Chicken Pot Pie Recipe
Video
Equipment
- 9 inch pie dish
Ingredients
- ¼ cup unsalted butter
- 1 cup chopped sweet onion about ½ onion
- 1 cup thinly sliced carrots about 2 carrots
- ½ cup chopped celery about 1 stalk
- 3 garlic cloves minced
- ⅓ cup all-purpose flour
- 1 ¾ cup chicken broth warm
- ½ cup heavy cream warm
- 2 teaspoons chopped fresh thyme
- 1 teaspoon kosher salt
- ½ teaspoon ground black pepper
- 3 cups cooked shredded chicken
- 1 cup frozen green peas
- heavy cream for brushing
- Double Pie Crust
Instructions
- In a large skillet, melt butter over medium-high heat. Add the onion, carrots, celery, and garlic. Cook for 5 minutes or until the carrots start to soften, stirring frequently.
- Stir in the flour. Cook, stirring constantly, for 2 minutes.
- While stirring, slowly pour in the warm broth and heavy cream. Stir in the thyme, salt, and pepper. Reduce the heat to low and bring to a simmer. Cook just until the sauce is thickened.

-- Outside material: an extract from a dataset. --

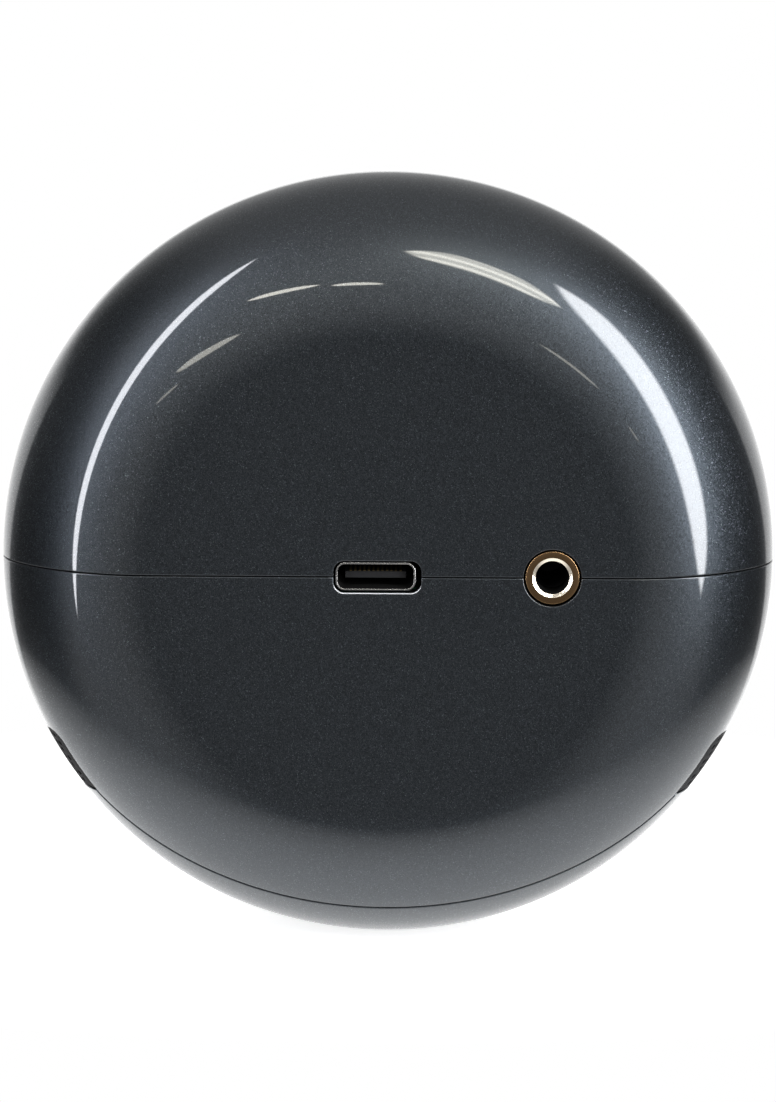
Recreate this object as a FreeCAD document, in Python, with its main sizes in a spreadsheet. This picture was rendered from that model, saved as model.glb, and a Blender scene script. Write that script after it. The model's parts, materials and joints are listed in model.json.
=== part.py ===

- Stir in the chicken and peas. Pour the filling into a bowl to cool.
- Preheat the oven to 425F.
- On a lightly floured surface, roll one pie crust to a 12-inch circle. Transfer to a deep 9-inch pie plate. Pour in the cooled filling.
- Roll out the remaining pie crust and place it on top of the filling. Trim the excess crust within 1 inch of the edge of the pie plate. Tuck the edges under and crimp as desired. Brush the pie crust with heavy cream. Cut a few slits in the top of the crust to vent steam. Place on a rimmed baking sheet.
- Bake for 20 minutes.
- Reduce the heat to 350F and continue baking until the crust is a deep golden brown and the filling is bubbling, about 40 minutes.
- Let the pie cool for 20 minutes before serving. Sprinkle with flaked salt and pepper and garnish with thyme.
Notes
- Don’t have a pie dish? Try making this in a 9-inch cast-iron skillet.
Pouring hot filling into the unbaked pie crust can lead to the crust being soggy. Be sure to allow the filling to cool before transferring the filling to the crust. The hot filling will also melt the butter in the crust, and you won’t get a flakey crust. - The longer you allow the pie to cool before cutting, the more the filling can thicken. If not, the filling will spill out as you try to serve a slice.
- Feel free to change the veggies in the filling and add your favorites. I love sautéed mushrooms, broccoli, and cauliflower as well. This recipe is a great way to clear up what’s in your fridge.
- If you want to make it prettier for guests, use the excess trimmed crust to cut out decorative pieces of dough to place on top.